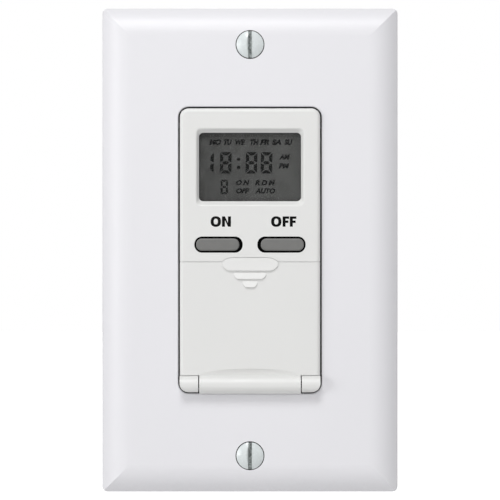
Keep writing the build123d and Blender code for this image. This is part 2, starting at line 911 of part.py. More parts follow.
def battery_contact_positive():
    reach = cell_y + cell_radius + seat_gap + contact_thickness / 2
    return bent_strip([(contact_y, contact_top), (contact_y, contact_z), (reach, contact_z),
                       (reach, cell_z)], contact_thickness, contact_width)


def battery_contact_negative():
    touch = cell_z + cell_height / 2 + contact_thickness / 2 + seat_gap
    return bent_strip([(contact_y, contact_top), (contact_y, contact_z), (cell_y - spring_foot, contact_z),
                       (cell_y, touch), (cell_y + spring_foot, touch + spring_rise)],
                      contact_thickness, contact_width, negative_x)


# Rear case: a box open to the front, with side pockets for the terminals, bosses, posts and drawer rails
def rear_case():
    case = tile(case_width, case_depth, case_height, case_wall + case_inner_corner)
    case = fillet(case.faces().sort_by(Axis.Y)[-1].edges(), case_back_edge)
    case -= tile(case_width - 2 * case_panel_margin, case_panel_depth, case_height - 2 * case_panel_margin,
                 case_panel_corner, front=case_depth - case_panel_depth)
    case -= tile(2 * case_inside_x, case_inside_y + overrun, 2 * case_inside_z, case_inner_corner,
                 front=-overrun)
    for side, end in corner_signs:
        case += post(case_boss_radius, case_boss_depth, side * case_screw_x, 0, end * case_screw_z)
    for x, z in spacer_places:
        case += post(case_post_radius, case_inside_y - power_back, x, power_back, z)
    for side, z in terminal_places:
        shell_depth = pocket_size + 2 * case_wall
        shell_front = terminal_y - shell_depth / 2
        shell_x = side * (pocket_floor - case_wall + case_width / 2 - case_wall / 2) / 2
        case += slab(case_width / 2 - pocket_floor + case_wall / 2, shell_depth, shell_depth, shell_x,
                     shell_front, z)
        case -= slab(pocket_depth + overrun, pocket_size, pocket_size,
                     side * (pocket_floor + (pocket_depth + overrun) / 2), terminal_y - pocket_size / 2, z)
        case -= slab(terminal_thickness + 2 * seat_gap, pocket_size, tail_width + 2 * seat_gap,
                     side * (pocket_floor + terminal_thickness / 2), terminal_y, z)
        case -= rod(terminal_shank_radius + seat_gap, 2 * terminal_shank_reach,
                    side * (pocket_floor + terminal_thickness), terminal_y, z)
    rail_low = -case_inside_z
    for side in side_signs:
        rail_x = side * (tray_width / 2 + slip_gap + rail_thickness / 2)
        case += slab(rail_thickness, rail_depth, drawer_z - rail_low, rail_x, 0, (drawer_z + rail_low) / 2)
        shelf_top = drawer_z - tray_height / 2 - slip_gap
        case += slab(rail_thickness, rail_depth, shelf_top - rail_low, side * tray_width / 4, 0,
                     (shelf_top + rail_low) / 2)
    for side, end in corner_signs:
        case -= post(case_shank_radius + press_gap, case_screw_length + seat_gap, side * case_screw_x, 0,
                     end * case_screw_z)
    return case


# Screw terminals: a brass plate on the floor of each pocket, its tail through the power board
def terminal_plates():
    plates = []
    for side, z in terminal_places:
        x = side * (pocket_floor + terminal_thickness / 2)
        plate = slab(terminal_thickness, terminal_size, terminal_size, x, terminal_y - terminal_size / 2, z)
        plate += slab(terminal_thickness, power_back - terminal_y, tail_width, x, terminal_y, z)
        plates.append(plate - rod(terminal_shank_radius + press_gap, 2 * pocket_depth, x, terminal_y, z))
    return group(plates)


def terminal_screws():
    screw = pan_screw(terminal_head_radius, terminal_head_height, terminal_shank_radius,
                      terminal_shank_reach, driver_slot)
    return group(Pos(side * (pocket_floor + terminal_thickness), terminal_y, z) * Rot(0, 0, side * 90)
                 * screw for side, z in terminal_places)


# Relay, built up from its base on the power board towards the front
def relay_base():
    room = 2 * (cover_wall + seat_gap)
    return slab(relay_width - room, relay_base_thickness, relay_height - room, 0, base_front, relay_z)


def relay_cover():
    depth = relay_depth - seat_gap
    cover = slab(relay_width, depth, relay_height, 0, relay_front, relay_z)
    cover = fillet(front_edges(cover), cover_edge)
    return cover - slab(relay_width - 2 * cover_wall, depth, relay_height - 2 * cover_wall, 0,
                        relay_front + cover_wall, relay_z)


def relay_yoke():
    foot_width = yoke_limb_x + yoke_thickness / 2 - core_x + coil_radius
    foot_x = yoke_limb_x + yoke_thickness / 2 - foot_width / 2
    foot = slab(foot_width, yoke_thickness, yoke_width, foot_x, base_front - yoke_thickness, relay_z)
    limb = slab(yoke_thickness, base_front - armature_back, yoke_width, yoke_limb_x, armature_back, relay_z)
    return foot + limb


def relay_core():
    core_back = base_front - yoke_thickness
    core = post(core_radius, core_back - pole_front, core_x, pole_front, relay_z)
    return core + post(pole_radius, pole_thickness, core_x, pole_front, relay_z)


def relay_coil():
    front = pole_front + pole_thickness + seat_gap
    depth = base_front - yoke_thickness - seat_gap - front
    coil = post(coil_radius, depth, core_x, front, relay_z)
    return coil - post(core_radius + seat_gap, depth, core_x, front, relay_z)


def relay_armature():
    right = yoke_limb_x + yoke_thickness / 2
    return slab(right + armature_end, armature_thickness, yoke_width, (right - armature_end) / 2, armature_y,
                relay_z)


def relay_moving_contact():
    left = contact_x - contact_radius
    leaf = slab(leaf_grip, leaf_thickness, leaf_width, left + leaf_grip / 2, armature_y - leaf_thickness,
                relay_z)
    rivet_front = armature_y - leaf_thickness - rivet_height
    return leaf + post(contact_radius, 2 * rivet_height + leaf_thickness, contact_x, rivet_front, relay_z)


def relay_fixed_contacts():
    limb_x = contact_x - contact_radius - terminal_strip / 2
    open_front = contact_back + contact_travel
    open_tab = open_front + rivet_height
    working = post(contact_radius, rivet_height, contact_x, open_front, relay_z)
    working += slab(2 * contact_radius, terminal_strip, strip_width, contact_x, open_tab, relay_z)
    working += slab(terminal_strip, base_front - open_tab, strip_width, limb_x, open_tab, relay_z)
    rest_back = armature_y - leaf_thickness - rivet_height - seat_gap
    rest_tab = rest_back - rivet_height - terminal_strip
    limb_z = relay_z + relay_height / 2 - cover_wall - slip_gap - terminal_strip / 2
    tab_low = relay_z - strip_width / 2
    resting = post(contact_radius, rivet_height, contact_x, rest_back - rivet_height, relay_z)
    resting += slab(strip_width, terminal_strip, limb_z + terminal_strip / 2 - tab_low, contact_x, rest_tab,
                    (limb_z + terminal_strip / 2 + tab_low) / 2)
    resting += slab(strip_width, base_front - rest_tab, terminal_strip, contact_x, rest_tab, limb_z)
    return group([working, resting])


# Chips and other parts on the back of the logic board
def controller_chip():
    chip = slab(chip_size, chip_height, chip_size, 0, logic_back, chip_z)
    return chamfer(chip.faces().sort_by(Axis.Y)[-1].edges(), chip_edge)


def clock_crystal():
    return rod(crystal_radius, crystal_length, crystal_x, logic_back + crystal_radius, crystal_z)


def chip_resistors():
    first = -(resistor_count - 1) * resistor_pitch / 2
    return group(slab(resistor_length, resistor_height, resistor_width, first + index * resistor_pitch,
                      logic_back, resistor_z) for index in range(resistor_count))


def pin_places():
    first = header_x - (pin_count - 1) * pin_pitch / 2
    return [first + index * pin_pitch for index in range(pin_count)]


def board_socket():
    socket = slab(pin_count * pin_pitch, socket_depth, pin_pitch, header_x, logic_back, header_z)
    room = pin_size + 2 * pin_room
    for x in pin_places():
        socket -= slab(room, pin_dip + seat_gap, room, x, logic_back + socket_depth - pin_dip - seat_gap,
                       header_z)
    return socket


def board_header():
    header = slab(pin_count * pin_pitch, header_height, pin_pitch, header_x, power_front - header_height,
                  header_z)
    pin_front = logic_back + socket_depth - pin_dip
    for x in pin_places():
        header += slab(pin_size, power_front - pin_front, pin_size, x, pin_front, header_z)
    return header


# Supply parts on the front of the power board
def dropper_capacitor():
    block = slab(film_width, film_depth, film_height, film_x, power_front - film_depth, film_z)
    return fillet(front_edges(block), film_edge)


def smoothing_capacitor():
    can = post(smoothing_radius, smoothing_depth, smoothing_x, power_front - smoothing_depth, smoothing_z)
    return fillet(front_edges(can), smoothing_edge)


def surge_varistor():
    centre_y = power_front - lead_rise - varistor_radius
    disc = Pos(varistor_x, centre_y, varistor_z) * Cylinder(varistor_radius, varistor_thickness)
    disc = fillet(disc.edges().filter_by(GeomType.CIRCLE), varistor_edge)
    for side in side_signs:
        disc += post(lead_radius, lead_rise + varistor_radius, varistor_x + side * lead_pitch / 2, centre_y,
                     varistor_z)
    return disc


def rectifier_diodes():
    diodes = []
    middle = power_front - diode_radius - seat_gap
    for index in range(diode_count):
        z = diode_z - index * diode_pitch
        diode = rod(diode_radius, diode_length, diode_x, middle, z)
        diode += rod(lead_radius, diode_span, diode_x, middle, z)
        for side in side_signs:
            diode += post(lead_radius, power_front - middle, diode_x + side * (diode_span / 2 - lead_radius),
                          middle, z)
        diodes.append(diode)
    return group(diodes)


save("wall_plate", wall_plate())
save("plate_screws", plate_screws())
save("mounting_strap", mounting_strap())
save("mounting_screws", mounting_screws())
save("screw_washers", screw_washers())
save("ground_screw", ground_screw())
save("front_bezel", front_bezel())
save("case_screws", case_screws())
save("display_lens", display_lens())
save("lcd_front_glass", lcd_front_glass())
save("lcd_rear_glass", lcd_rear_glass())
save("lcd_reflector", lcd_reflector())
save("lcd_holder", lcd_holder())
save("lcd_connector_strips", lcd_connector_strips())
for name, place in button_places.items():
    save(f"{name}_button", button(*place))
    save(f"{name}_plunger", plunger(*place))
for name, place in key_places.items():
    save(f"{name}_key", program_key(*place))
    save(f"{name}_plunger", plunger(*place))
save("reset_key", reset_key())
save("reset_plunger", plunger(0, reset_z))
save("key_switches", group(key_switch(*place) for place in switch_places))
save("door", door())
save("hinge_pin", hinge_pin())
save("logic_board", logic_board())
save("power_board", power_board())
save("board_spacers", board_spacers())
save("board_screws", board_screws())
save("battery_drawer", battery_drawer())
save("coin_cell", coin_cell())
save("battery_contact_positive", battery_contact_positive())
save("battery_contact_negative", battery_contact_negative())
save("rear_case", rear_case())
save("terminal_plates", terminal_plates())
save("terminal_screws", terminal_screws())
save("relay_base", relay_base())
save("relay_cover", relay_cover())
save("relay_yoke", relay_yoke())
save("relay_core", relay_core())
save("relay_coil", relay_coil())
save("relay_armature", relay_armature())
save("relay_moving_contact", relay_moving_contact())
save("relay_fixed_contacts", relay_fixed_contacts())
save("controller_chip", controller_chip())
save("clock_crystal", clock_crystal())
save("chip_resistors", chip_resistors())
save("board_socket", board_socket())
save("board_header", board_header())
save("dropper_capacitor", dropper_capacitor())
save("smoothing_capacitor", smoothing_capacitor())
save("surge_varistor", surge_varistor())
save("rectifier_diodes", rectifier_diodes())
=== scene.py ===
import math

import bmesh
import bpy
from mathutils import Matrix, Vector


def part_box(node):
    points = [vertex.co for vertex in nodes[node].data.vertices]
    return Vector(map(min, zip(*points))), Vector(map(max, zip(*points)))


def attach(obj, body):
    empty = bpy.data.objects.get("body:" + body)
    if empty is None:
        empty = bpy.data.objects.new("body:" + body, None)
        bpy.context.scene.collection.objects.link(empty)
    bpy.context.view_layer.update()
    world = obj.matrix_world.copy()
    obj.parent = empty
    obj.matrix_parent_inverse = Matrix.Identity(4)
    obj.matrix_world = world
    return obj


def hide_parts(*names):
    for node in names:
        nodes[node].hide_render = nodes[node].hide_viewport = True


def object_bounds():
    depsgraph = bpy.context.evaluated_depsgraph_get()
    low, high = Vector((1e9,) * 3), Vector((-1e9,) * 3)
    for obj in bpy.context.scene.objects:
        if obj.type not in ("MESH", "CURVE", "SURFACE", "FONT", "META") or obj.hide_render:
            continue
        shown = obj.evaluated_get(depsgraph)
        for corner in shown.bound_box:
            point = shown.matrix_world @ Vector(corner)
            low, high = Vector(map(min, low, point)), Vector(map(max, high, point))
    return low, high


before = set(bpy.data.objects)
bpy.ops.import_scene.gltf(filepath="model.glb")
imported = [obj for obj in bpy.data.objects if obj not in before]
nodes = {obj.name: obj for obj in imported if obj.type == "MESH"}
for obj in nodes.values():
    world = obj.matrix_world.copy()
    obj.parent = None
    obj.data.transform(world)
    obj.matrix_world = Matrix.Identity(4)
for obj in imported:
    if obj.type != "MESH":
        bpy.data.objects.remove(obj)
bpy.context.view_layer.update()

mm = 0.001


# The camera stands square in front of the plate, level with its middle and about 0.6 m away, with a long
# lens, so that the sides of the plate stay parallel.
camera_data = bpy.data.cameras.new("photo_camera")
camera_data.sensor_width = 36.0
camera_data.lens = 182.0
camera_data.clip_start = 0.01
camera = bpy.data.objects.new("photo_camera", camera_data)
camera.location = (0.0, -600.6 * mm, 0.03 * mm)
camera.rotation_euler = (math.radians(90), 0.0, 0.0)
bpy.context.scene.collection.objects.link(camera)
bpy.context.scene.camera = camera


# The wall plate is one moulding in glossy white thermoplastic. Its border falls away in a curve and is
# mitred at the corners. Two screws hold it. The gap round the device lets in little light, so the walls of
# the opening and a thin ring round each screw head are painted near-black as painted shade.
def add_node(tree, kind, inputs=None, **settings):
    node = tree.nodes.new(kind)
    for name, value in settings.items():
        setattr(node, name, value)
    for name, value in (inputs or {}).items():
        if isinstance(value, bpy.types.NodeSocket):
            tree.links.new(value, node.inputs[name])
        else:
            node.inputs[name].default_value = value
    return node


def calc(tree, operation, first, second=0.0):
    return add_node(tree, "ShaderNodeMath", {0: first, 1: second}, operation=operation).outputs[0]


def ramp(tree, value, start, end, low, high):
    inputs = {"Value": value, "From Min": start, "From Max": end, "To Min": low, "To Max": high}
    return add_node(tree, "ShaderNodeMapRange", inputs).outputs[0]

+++

## Set exercise:
Quote the listing word for word from its first line through the line in which "(reach, cell_z)], contact_thickness, contact_width)" appears.

## Task result:
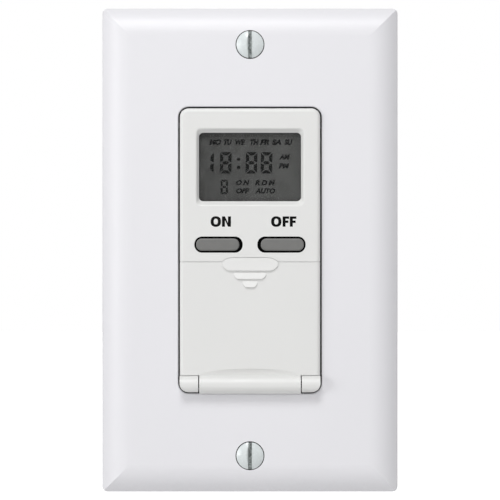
Keep writing the build123d and Blender code for this image. This is part 2, starting at line 911 of part.py. More parts follow.
def battery_contact_positive():
    reach = cell_y + cell_radius + seat_gap + contact_thickness / 2
    return bent_strip([(contact_y, contact_top), (contact_y, contact_z), (reach, contact_z),
                       (reach, cell_z)], contact_thickness, contact_width)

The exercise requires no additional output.